Sue Halpern and Nicholas Kristof have been engaged in an exchange about microfinance, following her recent NYR review of his new book (co-authored with Sheryl WuDunn), Half the Sky: Turning Oppression into Opportunity for Women Worldwide. The first part of their conversation can be found here. The next installment appears below.

Sue Halpern: As you know, the controversy over the way the microfinance website presents its work was the subject of a Times piece early this week—a piece that, in fact, cited you. For those who may not be familiar with the controversy, the San Francisco-based Kiva is a wildly successful organization (they’ve distributed about $100 million in loans since 2005) that, through its website, appears to connect individual micro-lenders, people like you and me, for instance, with particular individuals in need of a small loan to get a business off the ground: a soft-drinks vendor in Thailand, for example, or a woman who makes and sells baskets in Africa. The Kiva website is a catalog of these folks, and the lender is able to read each person’s story and choose the one to support that speaks most forcefully to her or him. But as the Times article, which picks up on a blog post from David Roodman at the Center for Global Development observes—and, as I may add, I pointed out in my review of your book—this is actually not how the money gets allocated at all: when you donate to Kiva, your money doesn’t go to any particular person, it goes to one of many microcredit organizations, like the Grameen Bank, or Accion, that in turn supports people like the soft-drinks vendor and the basket-maker.

As you and Sheryl point out in your book, people connect to stories, not to statistics, so from that standpoint, Kiva figured out a very effective way of getting across the larger microcredit story by offering vivid narratives about individuals in need, and in this way pulling in millions of dollars in donations, mostly in small increments. Do you think it matters that the money isn’t actually going to the person donors believe they are supporting? The Times article quotes one of your columns from 2007, in which you wrote that you lent $25 each to a baker in Afghanistan, a TV repairman there, and a single mother running a clothing shop in the Dominican Republic, which suggests that you, too, bought into the illusion. How do you feel about that now?

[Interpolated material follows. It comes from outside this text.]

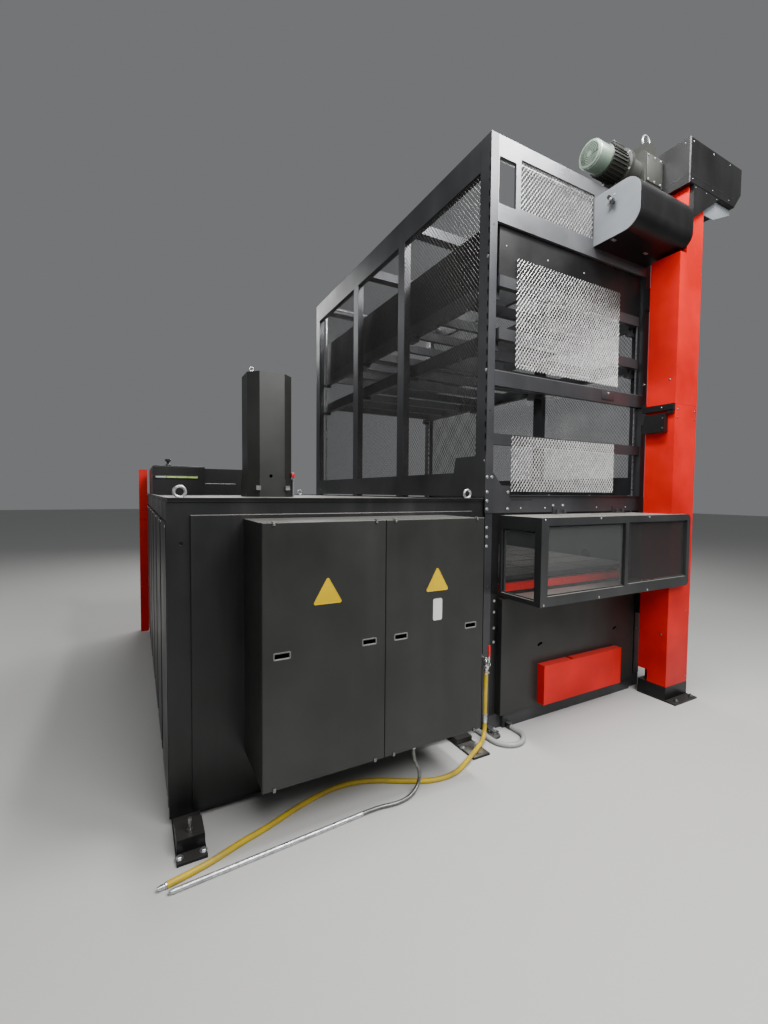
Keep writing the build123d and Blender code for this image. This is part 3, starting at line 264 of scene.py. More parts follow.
# Black parts: the drum hood, the drive box and its shroud, the sensor box, the mast's plinth,
# the stile, the feet and the hoods on the deck have a thin black paint. The cassette's walls
# get the same black as painted shade, where they stand in shadow under the ledge.
black_coat = powder_coat(
    "black_coat", (0.0035, 0.0034, 0.0036), roughness=0.34, dust_and_sheen=0.1, smudge=0.01, specular=0.3
)
dress(black_coat, "drum_hood", "drive_box", "mast_foot", "mast_sensor", "mast_shroud")
dress(black_coat, "punch_hoods", "foot_brackets", "cassette_walls", "front_stile")

# Grey plates on the hoist: the end plate of the drum hood and the stay under the drive box
# have a light grey coat. The lock on the end plate is black moulded plastic.
plate_coat = powder_coat("plate_coat", (0.14, 0.15, 0.16), roughness=0.36, dust_and_sheen=0.1, smudge=0.03)
dress(plate_coat, "drum_end_plate", "drive_stay")
lock_plastic = powder_coat("lock_plastic", (0.012, 0.012, 0.013), roughness=0.25, smudge=0)
dress(lock_plastic, "drum_lock")

# Motor and gearbox: castings that are flanged together, with a green-grey enamel over
# their sand-cast grain. Its colour is painted near black as painted shade, as the hoist
# stands against the light.
shaded_motor_enamel = powder_coat("shaded_motor_enamel", (0.014, 0.015, 0.012), roughness=0.42, specular=0.35)
dress(shaded_motor_enamel, "hoist_motor", "gearbox")


# Bright fittings: lifting eyes, chains, shafts, pipes and most screws are zinc-plated or
# galvanised steel. The levelling screw and the bolts of the collar and the mast's foot are of
# an older, darker zinc, and so are rolled edges.
def bare_zinc(name, colour, roughness, spangle):
    """Zinc on steel: crystals of uneven brightness, dulled in patches."""
    material, tree = start_material(name, {"Metallic": 0.9})
    where = add_node(tree, "ShaderNodeTexCoord")
    crystals = add_node(tree, "ShaderNodeTexVoronoi", {"Scale": spangle})
    tree.links.new(where.outputs["Object"], crystals.inputs["Vector"])
    level = add_node(tree, "ShaderNodeSeparateColor")
    tree.links.new(crystals.outputs["Color"], level.inputs[0])
    bright = tuple(min(1, value * 1.2) for value in colour)
    dull = tuple(value * 0.7 for value in colour)
    base = blend_colour(tree, level.outputs[0], dull, bright)
    grime = span(tree, noise(tree, scale=12, detail=6), 0.5, 0.75)
    base = blend_colour(tree, multiply(tree, grime, 0.4), base, (0.12, 0.115, 0.105))
    wear = noise(tree, scale=25, detail=4)
    rough = span(tree, wear, 0.3, 0.7, roughness - 0.1, roughness + 0.12)
    link_look(tree, base, rough)
    add_bump(tree, noise(tree, scale=180), strength=0.15, distance=0.0003)
    return material


zinc = bare_zinc("zinc", (0.55, 0.56, 0.57), roughness=0.34, spangle=90)
dress(zinc, "lifting_eyes", "lift_chains", "lift_shaft_front", "lift_shaft_rear", "rigid_conduit")
edge_metal = bare_zinc("rolled_edge", (0.24, 0.24, 0.24), roughness=0.32, spangle=60)
dress(edge_metal, "machine_bolts")

# Modules in the cabinet: grey moulded housings clipped on a plate, out of sight until one of
# the covers is lifted off.
module_grey = powder_coat("module_grey", (0.45, 0.46, 0.47), roughness=0.5, dust_and_sheen=0.05)
dress(module_grey, "cabinet_electrics")


# Panes of the guard: clear plastic sheets at the left and on the side and a smoked one at the
# right, held in their windows by gaskets.
def window_pane(name, colour, cover, roughness):
    """A sheet of plastic glazing that lets part of the light through."""
    material, tree = start_material(name, {"Alpha": cover, "IOR": 1.49})
    film = span(tree, noise(tree, scale=1.5, detail=4), 0.45, 0.75)
    base = blend_colour(tree, multiply(tree, film, 0.1), colour, dust_and_sheen_colour)
    smears = span(tree, noise(tree, scale=14, detail=5), 0.4, 0.7, roughness, roughness + 0.08)
    link_look(tree, base, smears)
    return material


clear_pane = window_pane("clear_pane", (0.6, 0.63, 0.62), cover=0.04, roughness=0.04)
dress(clear_pane, "guard_pane_clear")
smoked_pane = window_pane("smoked_pane", (0.03, 0.028, 0.028), cover=0.62, roughness=0.06)
dress(smoked_pane, "guard_pane_tinted")

# Feet: anchors hold the two front floor plates, hexagon nuts on wide washers. A bare steel
# shim lies on the foot beside the hose. A levelling foot stands before the tower's near upright:
# a rubber pad on a stud that two nuts hold in a lug, and the lug is welded to the upright.
sharp_edge = math.radians(35)


def move(shape, place):
    """Move all of a shape."""
    bmesh.ops.translate(shape, vec=place, verts=shape.verts)


def make_piece(name, shape, material=zinc, body="machine"):
    """Turn a shape, drawn from the body's left front corner, into an object that rides."""
    move(shape, corner)
    mesh = bpy.data.meshes.new(name)
    shape.to_mesh(mesh)
    shape.free()
    mesh.materials.append(material)
    mesh.shade_smooth()
    mesh.set_sharp_from_angle(angle=sharp_edge)
    piece = bpy.data.objects.new(name, mesh)
    bpy.context.scene.collection.objects.link(piece)
    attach(piece, body)
    return piece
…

Nicholas Kristof: I remain a fan of Kiva, partly because it has done such good work in popularizing microfinance. It’s true that I, along with most other donors, didn’t appreciate the degree to which the people we were supposedly lending to were really symbols more than actual partners. But Kiva’s CEO and co-founder, Matt Flannery, was so non-defensive in acknowledging this—an example for all bankers!—that I found his responses disarming and ultimately decided that Kiva’s approach was more a matter of marketing than deceit.

This kind of issue arises all the time in development. For example, I’m a fan of Plan USA, a child sponsorship organization, and most sponsors probably think that they are helping a particular child. But in fact, most of the funds go to the community, not that particular child, because that’s more effective. The child sponsorship is a bit of a gimmick, but it works in building connections and getting people to support development. As a result, I’m a big supporter of Plan, and I’ve seen the great work it does in communities with the support of those sponsors.

Likewise, I think development organizations need to do more to slice and dice assistance, so that donors can pay for a girl’s schoolbooks for a year, or pay for a “safe birthing kit,” or a teacher’s salary for a month, and so on. Now of course, it’s always more complicated than that. The schoolbooks won’t do any good if there isn’t someone making sure that the teacher shows up at the school. And the safe birthing kit is fine, but what happens if the woman needs a C-section? And the teacher’s salary is crucial, but what about teacher training—or monitoring the teacher so that he doesn’t trade grades for sex? Helping people is always a complex, comprehensive process, but that’s what bores donors—and so organizations struggle to find ways to get them to pay for a particular person to do a particular thing. It’s a fine line between creating marketing and false advertising. In Kiva’s case, it was both somewhat misleading and blindingly effective; as a Kiva lender my main aim is to help people—and in that respect, I’m convinced I more than got my money’s worth.